Europol and the U.S. DOJ announced a crackdown that sent over 75,000 warning letters and emails to suspected DDoS-service users, alongside 4 arrests, 53 domain takedowns, 25 search warrants, and the seizure of eight DDoS-for-hire domains. Investigators also uncovered data on more than 3 million criminal user accounts from prior database seizures. The action is aimed at disrupting cybercrime infrastructure, with potential benefits for businesses, schools, government agencies, and critical infrastructure.

Analysis

The immediate market read is not on the attackers themselves but on the monetization friction now being introduced across the gray-market cybercrime stack. When law enforcement can identify user cohorts at this scale and pair that with domain seizures, it raises acquisition cost for low-end threat actors and should compress the ROI of commoditized DDoS services; that tends to benefit better-capitalized security vendors that sell detection, scrubbing, and incident response rather than point solutions. The bigger second-order effect is reputational: marketplaces that are forced to advertise on the open web become easier to map, which improves attribution and makes downstream enforcement more scalable over the next 6-18 months. For internet platforms and edge-infrastructure names, this is modestly supportive but not a clean earnings catalyst. DDoS incidents drive bursty demand for mitigation capacity, but they also mostly validate enterprise spend on redundancy, bot protection, WAF, and traffic scrubbing; the winners are the vendors whose sales cycles are already underway, not those exposed to one-off emergency usage. The clearest beneficiaries are cloud/security hybrids with broad enterprise distribution; the clearest losers are lower-trust traffic monetizers and any small site operators that face higher compliance and insurance costs as cyber underwriting tightens.

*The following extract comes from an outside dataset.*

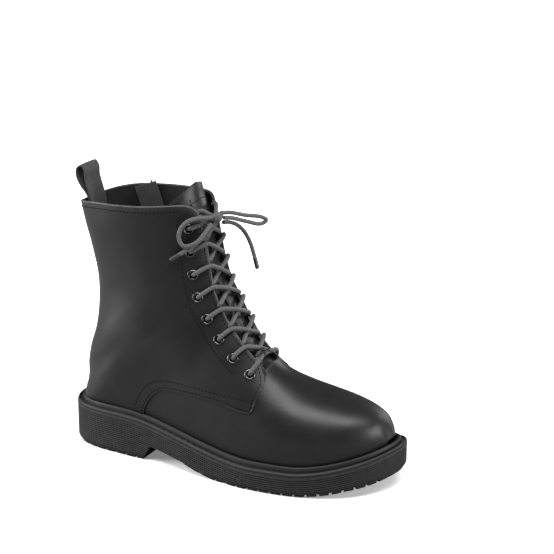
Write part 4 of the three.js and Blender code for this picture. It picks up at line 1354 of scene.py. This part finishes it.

The contrarian point is that takedowns can perversely improve the economics for the remaining operators: fragmentation increases prices, and more technically capable actors can move into fewer, harder-to-detect channels. So the short-term optics are negative for DDoS-for-hire demand, but the medium-term tail risk is a migration from noisy volumetric attacks to more selective extortion and application-layer disruption, which is harder to police and often more damaging. That implies the trade is not a pure cybercrime drawdown; it is a rotation toward higher-value security spend and potentially better pricing power for firms that can stop both nuisance and sophisticated attacks.